Task directions. Extract exactly the run of lines starting at the line that holds "the back neck" and ending at the line that holds "before = set(bpy.data.objects)", both included.
— Start Provided records —
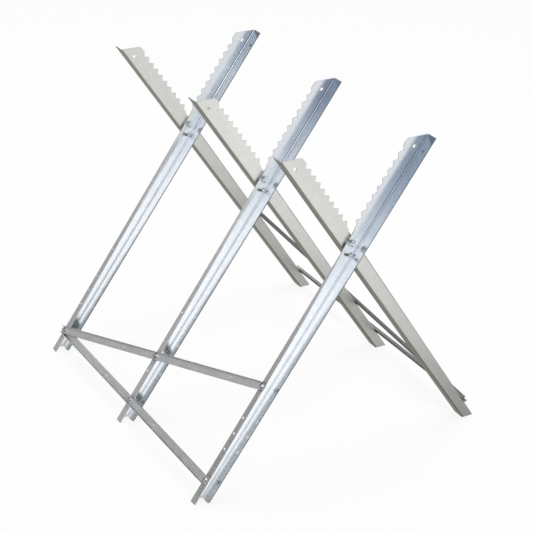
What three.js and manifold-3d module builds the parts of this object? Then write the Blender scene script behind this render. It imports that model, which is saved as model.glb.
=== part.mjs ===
// Folding saw horse for logs, in folded and galvanised sheet steel.
// Three crossed pairs of legs stand in a row. The upper half of each leg is a toothed jaw, and the lower
// half is a channel whose second flange grows towards the foot. Each pair turns on a pivot bolt, and a
// stop pin in two curved slots limits how far it opens. A foot brace and a diagonal brace tie the three
// near legs together, and two more tie the far legs.
// Millimetres, +Z up, +Y along the row, feet on z = 0.

import * as THREE from 'three';
import { mergeVertices } from 'three/addons/utils/BufferGeometryUtils.js';
import Module from 'manifold-3d';

const wasm = await Module();
wasm.setup();

const DEGREE = Math.PI / 180;

// Stance of the open saw horse
const frameSpacing = 390;
const pivotHeight = 565;
const legAngle = 55 * DEGREE;
const foldTravel = 66 * DEGREE;
const webGap = 4;

// Sheet of the legs
const sheet = 2;
const bendRadius = 1.2;
const blankWidth = 47;
const pivotShare = 0.51;
const outerFlange = 31;
const footCornerRadius = 3;

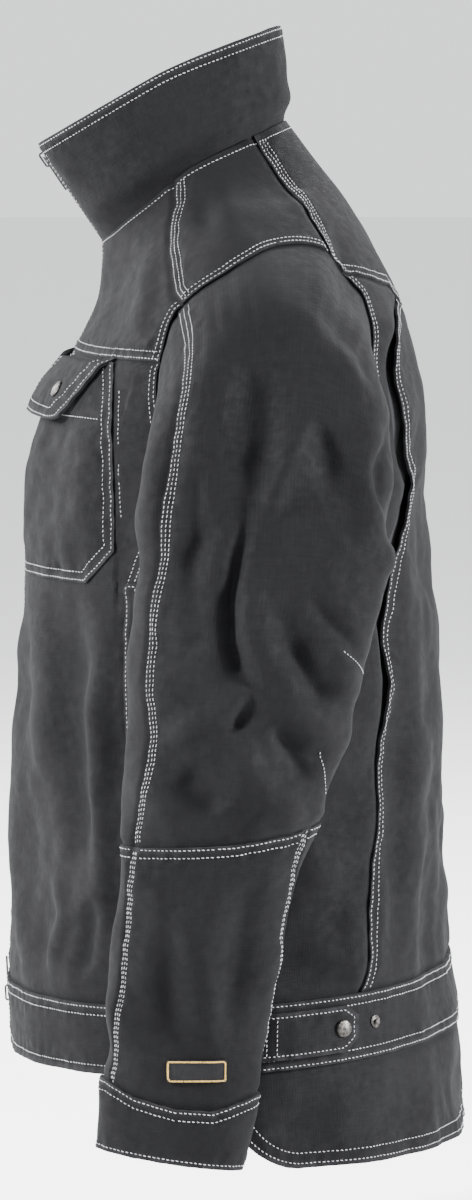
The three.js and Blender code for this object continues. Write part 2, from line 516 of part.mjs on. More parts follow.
const sliderShape = (() => {
  const a = toManifold(new THREE.ExtrudeGeometry(plate, { depth: 2, bevelEnabled: false }).translate(0, 0, PLATE_BACK));
  const arch = new THREE.ExtrudeGeometry(bridge, { depth: 2.4, bevelEnabled: false }).rotateX(Math.PI / 2).rotateZ(Math.PI / 2).translate(-1.2, 0, PLATE_BACK + 1.6);
  return fromManifold(a.add(toManifold(arch)));
})();
const pull = new THREE.Shape();
pull.moveTo(-3.4, 2.2); pull.lineTo(3.4, 2.2); pull.lineTo(3.4, -7.7); pull.lineTo(4.2, -24); pull.lineTo(3, -27); pull.lineTo(-3, -27); pull.lineTo(-4.2, -24); pull.lineTo(-3.4, -7.7); pull.closePath();
const eye = new THREE.Path();
eye.moveTo(-2.1, 0.9); eye.lineTo(-2.1, -7); eye.lineTo(2.1, -7); eye.lineTo(2.1, 0.9); eye.closePath();
pull.holes.push(eye);
const PULL_AT = 1.15; // height of the pull's own middle over the cloth's face
const pullShape = new THREE.ExtrudeGeometry(pull, { depth: 1.3, bevelEnabled: false }).translate(0, 0, PULL_AT - 0.65);
const T_TOP = 0.016, T_LOW = 0.955;
add('zip_slider_top', placeOnZip(sliderShape, T_TOP), BLACK_METAL);
add('zip_pull_top', placeOnZip(pullShape, T_TOP), BLACK_METAL);
add('zip_slider_bottom', placeOnZip(sliderShape, T_LOW, true), BLACK_METAL);
add('zip_pull_bottom', placeOnZip(pullShape, T_LOW, true), BLACK_METAL);

// Blank woven label on the left forearm, and the hanger loop inside the back neck
const labelSheet = keepAll(outerSheet, [(q) => q.p.x - 270, (q) => q.p.y + 83, (q) => -42 - q.p.y, (q) => -649 - q.p.z, (q) => q.p.z + 664.5]);
add('sleeve_label', thicken(labelSheet, 1.5, 0.5), LABEL);
const strip = new THREE.Shape();
strip.moveTo(-3.5, -0.8); strip.lineTo(3.5, -0.8); strip.lineTo(3.5, 0.8); strip.lineTo(-3.5, 0.8); strip.closePath();
const loopPath = new THREE.CatmullRomCurve3([[-34, -15, -10], [-26, -13.5, -10.2], [-13, -12.6, -10.3], [0, -12, -10.4], [13, -12.6, -10.3], [26, -13.5, -10.2], [34, -15, -10]].map((p) => new THREE.Vector3(...p)));
add('hanger_loop', outward(new THREE.ExtrudeGeometry(strip, { steps: 12, bevelEnabled: false, extrudePath: loopPath })), DARK);

export default jacket;
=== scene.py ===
import bpy, math
import numpy as np
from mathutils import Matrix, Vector


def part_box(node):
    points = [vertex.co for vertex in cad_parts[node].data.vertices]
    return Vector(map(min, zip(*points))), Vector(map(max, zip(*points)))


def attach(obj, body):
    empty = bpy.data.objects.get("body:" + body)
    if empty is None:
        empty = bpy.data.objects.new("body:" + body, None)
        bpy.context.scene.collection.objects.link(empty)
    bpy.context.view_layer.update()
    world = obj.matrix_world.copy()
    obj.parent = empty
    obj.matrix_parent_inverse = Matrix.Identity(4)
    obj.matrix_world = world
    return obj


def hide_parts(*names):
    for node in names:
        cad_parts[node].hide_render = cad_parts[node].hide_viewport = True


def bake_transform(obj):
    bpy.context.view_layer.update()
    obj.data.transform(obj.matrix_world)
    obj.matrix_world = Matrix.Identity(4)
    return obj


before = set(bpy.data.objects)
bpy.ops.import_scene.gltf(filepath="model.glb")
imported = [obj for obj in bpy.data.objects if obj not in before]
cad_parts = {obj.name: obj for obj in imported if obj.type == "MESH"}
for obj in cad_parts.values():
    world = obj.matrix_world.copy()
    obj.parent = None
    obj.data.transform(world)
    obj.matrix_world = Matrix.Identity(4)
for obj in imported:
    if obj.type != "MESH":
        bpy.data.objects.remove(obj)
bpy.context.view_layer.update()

R = np.random.default_rng(7)
pi = math.pi

# ---------------------------------------------------------------- base shape (mm, before the move to the row frame)
MOVE = np.array([0.0, 12.0, 10.0])
BODY = np.array([
 [-134,-89,-70,-32,0,0,78,1],[-134,-108,-58,-54,27,-36,112,1],[-138,-135,-40,-72,48,-64,158,1],[-155,-170,-16,-94,75,-108,205,.98],
 [-171,-203,-2,-118,89,-146,232,.96],[-181,-243,0,-180,102.5,-205,236,.93],[-187,-285,-6,-250,102.5,-265,230,.9],[-190.5,-330,-18,-325,105.5,-325,224,.88],
 [-192.5,-388,-24,-382,108.5,-380,221,.88],[-195.3,-450,-30,-445,112.5,-440,219,.88],[-198.2,-512,-34,-508,116.5,-500,219,.88],[-201,-572,-36,-568,117.5,-560,221,.88],
 [-203.5,-628,-36,-624,119.5,-614,223,.88],[-201,-678,-36,-672,124,-659,226,.88],[-198,-745,-34,-740,131,-737,229,.88]], float)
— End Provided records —
Complete answer.
// Blank woven label on the left forearm, and the hanger loop inside the back neck
const labelSheet = keepAll(outerSheet, [(q) => q.p.x - 270, (q) => q.p.y + 83, (q) => -42 - q.p.y, (q) => -649 - q.p.z, (q) => q.p.z + 664.5]);
add('sleeve_label', thicken(labelSheet, 1.5, 0.5), LABEL);
const strip = new THREE.Shape();
strip.moveTo(-3.5, -0.8); strip.lineTo(3.5, -0.8); strip.lineTo(3.5, 0.8); strip.lineTo(-3.5, 0.8); strip.closePath();
const loopPath = new THREE.CatmullRomCurve3([[-34, -15, -10], [-26, -13.5, -10.2], [-13, -12.6, -10.3], [0, -12, -10.4], [13, -12.6, -10.3], [26, -13.5, -10.2], [34, -15, -10]].map((p) => new THREE.Vector3(...p)));
add('hanger_loop', outward(new THREE.ExtrudeGeometry(strip, { steps: 12, bevelEnabled: false, extrudePath: loopPath })), DARK);

export default jacket;
=== scene.py ===
import bpy, math
import numpy as np
from mathutils import Matrix, Vector


def part_box(node):
    points = [vertex.co for vertex in cad_parts[node].data.vertices]
    return Vector(map(min, zip(*points))), Vector(map(max, zip(*points)))


def attach(obj, body):
    empty = bpy.data.objects.get("body:" + body)
    if empty is None:
        empty = bpy.data.objects.new("body:" + body, None)
        bpy.context.scene.collection.objects.link(empty)
    bpy.context.view_layer.update()
    world = obj.matrix_world.copy()
    obj.parent = empty
    obj.matrix_parent_inverse = Matrix.Identity(4)
    obj.matrix_world = world
    return obj


def hide_parts(*names):
    for node in names:
        cad_parts[node].hide_render = cad_parts[node].hide_viewport = True


def bake_transform(obj):
    bpy.context.view_layer.update()
    obj.data.transform(obj.matrix_world)
    obj.matrix_world = Matrix.Identity(4)
    return obj


before = set(bpy.data.objects)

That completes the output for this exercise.